You need to have your own robust incident response plan in place and test this through internal exercises, looking at a range of scenarios appropriate to your scheme. This may be a stand-alone plan or part of your business continuity plan.

You should consider the plans of those handling data or managing technology on your behalf, to ensure these appropriately cover the scheme. For example:

  • employers’ plans covering in-house administration must specifically cover scheme data, systems and functions
  • third-party suppliers’ plans must specifically cover the pension schemes services provided to you

Understand how your scheme’s core services are covered, such as pensioner payments, retirement processing and bereavement services, and the timeframe for bringing these back online. This should be done as soon as it is safe to do so, and ideally within 24 hours.

Communicating to members

While this can be outsourced, you remain responsible for communicating to members and should be clear when this would happen. A data breach is likely to cause them concern, so be prepared for any queries.

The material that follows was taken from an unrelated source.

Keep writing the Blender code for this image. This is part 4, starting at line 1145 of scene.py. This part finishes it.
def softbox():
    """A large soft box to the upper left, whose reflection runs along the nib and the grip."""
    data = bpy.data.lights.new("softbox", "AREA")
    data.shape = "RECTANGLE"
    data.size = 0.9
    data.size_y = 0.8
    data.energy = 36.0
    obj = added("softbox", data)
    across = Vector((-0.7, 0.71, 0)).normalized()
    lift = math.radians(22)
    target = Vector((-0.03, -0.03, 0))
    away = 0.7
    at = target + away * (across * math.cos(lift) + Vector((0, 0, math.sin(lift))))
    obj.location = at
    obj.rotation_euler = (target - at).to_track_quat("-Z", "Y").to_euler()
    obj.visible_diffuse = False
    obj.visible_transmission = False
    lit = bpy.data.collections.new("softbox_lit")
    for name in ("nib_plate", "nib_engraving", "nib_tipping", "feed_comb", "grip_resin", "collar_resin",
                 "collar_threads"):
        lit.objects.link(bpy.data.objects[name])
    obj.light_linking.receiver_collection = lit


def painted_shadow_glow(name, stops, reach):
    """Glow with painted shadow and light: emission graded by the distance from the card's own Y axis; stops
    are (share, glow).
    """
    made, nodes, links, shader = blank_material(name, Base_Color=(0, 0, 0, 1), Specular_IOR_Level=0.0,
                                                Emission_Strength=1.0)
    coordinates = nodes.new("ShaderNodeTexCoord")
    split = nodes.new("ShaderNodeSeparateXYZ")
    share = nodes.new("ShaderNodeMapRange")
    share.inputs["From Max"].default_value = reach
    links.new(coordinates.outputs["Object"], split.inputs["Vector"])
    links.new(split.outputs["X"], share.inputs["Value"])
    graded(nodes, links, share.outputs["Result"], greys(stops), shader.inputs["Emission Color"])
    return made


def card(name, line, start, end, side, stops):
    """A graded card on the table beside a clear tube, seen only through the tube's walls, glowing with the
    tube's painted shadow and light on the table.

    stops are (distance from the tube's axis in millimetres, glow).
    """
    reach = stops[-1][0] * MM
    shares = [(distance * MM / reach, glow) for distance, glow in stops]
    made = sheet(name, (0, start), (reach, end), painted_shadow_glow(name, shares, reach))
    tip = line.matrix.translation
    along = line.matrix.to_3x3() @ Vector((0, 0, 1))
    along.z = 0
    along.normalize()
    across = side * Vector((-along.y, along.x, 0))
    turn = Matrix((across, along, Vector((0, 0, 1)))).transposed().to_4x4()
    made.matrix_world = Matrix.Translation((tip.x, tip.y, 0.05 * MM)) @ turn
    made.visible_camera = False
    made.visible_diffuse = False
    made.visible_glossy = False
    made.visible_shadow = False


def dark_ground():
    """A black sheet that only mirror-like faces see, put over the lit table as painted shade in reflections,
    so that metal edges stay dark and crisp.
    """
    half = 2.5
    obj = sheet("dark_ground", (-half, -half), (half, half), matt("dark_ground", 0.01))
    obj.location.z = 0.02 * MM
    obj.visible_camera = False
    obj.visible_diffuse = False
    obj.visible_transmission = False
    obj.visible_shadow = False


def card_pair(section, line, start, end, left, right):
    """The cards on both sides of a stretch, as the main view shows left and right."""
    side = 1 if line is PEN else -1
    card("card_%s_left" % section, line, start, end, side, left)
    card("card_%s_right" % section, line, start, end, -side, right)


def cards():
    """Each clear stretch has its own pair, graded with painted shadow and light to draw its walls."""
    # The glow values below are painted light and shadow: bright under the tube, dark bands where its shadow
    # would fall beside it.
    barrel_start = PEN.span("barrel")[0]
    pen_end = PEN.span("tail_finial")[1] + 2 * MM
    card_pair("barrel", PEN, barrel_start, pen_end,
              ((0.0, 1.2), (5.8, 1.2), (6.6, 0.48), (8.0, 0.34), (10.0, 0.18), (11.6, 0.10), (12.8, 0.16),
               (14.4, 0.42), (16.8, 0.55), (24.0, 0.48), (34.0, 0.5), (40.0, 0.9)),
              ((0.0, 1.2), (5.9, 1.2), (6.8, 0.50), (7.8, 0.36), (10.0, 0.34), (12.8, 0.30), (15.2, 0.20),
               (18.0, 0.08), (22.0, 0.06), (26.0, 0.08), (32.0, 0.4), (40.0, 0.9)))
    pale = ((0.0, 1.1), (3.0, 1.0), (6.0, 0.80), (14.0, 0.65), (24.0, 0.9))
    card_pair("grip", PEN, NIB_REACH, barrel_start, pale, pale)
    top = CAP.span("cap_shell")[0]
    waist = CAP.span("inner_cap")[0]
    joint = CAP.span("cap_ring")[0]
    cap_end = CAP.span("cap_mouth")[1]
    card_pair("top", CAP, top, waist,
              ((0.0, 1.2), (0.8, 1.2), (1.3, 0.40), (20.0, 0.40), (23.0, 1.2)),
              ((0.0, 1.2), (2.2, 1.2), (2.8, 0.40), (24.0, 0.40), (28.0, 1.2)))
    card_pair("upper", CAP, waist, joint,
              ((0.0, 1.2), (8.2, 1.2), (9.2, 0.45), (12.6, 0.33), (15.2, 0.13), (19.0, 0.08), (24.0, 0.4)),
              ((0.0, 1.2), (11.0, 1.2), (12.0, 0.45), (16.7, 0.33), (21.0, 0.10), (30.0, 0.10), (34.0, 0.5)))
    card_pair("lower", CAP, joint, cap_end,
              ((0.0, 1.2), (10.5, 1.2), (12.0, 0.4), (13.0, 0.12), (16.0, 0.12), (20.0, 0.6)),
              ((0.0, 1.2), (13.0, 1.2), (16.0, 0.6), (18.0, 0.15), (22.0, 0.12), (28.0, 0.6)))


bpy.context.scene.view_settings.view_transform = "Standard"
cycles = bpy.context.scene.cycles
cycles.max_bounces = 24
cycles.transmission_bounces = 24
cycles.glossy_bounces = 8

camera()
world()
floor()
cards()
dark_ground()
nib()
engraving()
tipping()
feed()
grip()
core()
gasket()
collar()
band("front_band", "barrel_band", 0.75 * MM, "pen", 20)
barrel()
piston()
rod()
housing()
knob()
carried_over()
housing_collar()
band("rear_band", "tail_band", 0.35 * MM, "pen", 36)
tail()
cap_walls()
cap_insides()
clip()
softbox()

For some cyber incidents or schemes with a complex cyber footprint, it can take a considerable period of time to identify whether or what data has been exfiltrated. You do not need to wait until this is confirmed to contact your members. Keep them updated while investigations progress.

To protect your members from the effects of a data breach, direct them to more information on: identity theft and pension scams, and the ICO’s guidance for the public as well as the NCSC’s phishing guidance. You can also offer them support services, such as credit monitoring, in the event of a breach.

Reporting an incident

We are keen to work with the industry to ensure that savers are adequately protected, and share good practice and insight. Open and transparent dialogue is particularly important for handling cyber risk.

We are asking schemes, their advisers and providers to report significant cyber incidents to us on a voluntary basis, in an open and co-operative way, as soon as reasonably practicable. You do not need to conduct the full incident investigation before reporting to us.

A significant cyber incident is likely to result in:

  • a significant loss of member data
  • major disruption to member services
  • a negative impact on a number of other pension schemes or pension service providers

Report cyber incidents to us at: Urgent reports should be marked as such and highlight anything particularly serious. If appropriate, you can call us after sending the report. Your advisers and service providers can also report to us for incidents at their end.

Reporting to us does not replace your existing legal requirements, such as to report a personal data breach to the ICO without undue delay (if it meets the threshold for reporting) and within 72 hours.

You are also legally required to report breaches of pensions law where these are likely to be of material significance to us. This includes where these arise from a cyber incident, for example if it leaves you unable to process core transactions promptly and accurately, such as benefit payments. For authorised master trusts, you should also report this to us via the existing significant event reporting process.

When a significant cyber incident occurs, you may also need to report it to the National Cyber Security Centre (NCSC). Read the NCSC ‘s guidance about their role and the type of incidents that you should report. If you proactively engage with the NCSC on any significant cyber incidents, the ICO will take this into account.

Incidents that are not considered significant and those that might lead to a heightened risk of individuals being affected by fraud, should be reported to Action Fraud – the UK’s national fraud and cybercrime reporting centre. If your organisation is in Scotland, then reports should be made to Police Scotland.